Copy, from the entries below, each line where the word "parts" can be found.

Object data in JSON
· · · ·
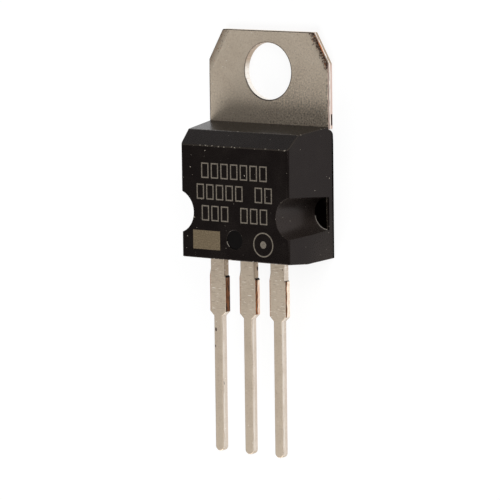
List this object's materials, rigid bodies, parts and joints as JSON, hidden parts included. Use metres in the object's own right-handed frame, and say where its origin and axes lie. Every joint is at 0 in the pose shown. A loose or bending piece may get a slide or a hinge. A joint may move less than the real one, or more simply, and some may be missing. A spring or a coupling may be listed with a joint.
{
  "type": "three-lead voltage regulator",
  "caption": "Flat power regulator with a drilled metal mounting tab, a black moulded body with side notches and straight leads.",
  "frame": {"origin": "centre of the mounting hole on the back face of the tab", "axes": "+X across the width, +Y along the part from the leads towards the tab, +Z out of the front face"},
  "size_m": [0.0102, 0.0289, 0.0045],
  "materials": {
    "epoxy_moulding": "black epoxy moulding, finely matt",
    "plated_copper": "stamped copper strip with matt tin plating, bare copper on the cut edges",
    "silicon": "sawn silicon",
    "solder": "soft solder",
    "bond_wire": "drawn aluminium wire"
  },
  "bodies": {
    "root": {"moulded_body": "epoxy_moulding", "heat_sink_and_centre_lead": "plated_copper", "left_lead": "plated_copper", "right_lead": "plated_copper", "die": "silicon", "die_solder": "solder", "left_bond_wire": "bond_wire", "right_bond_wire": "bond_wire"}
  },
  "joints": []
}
· · · ·
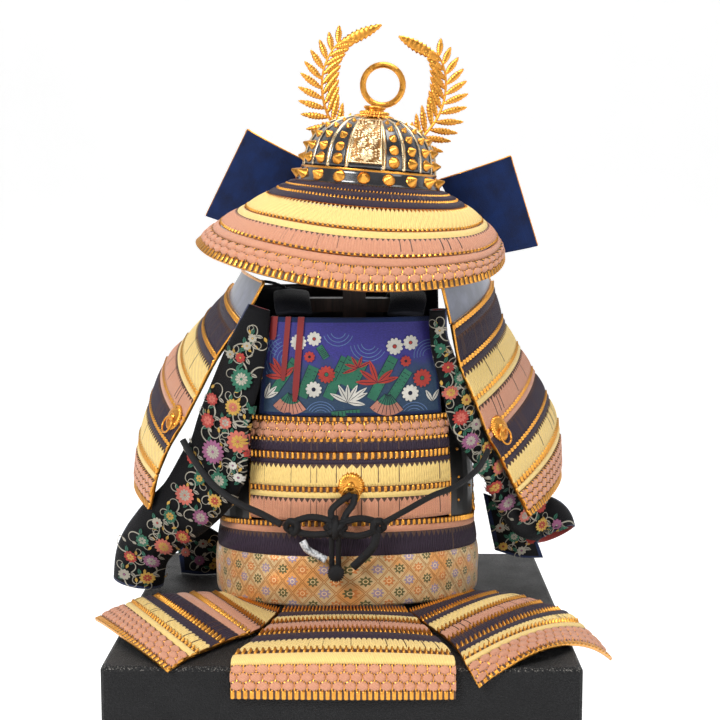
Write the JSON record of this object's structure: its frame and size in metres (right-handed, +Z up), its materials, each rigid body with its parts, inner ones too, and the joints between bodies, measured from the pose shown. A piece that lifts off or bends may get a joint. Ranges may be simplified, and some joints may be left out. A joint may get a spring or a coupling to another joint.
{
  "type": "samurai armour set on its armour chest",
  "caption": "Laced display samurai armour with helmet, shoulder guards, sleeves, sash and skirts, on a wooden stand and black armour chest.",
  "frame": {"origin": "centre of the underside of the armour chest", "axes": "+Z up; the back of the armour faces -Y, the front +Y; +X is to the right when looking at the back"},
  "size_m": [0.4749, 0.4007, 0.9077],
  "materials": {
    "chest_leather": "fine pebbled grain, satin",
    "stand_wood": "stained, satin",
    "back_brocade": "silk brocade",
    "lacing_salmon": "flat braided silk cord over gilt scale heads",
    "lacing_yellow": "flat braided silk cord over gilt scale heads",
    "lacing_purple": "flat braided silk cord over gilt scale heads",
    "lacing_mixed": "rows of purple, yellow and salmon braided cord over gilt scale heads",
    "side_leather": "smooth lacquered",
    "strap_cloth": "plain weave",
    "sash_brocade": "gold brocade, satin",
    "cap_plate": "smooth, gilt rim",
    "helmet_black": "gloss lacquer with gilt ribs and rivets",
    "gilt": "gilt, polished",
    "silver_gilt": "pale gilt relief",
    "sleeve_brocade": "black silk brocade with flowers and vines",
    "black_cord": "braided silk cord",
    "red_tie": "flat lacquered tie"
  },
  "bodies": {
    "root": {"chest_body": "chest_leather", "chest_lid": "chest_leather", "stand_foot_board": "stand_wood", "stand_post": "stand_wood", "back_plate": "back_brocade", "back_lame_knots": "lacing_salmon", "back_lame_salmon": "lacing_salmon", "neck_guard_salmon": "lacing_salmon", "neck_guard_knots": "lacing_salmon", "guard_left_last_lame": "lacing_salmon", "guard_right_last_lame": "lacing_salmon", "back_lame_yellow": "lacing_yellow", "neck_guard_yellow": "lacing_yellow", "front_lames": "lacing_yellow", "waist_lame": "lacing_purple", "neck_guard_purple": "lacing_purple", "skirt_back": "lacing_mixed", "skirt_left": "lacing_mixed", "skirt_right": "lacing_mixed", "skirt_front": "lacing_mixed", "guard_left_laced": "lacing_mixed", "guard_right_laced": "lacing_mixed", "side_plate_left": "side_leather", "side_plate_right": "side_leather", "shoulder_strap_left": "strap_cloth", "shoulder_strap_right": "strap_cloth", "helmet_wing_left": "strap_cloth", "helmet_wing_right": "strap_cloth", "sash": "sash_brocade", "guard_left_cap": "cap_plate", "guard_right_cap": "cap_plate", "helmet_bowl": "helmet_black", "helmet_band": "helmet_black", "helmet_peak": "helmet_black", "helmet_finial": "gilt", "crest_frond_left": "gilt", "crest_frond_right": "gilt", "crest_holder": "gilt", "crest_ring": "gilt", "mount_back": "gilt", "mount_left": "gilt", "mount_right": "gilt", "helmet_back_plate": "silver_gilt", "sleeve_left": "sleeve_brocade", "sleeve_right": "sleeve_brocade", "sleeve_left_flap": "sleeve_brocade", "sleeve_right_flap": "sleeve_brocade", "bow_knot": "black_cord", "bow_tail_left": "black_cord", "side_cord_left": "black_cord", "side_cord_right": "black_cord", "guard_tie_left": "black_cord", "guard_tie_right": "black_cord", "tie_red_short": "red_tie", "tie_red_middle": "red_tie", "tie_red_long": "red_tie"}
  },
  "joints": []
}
· · · ·
Complete response:
List this object's materials, rigid bodies, parts and joints as JSON, hidden parts included. Use metres in the object's own right-handed frame, and say where its origin and axes lie. Every joint is at 0 in the pose shown. A loose or bending piece may get a slide or a hinge. A joint may move less than the real one, or more simply, and some may be missing. A spring or a coupling may be listed with a joint.
Write the JSON record of this object's structure: its frame and size in metres (right-handed, +Z up), its materials, each rigid body with its parts, inner ones too, and the joints between bodies, measured from the pose shown. A piece that lifts off or bends may get a joint. Ranges may be simplified, and some joints may be left out. A joint may get a spring or a coupling to another joint.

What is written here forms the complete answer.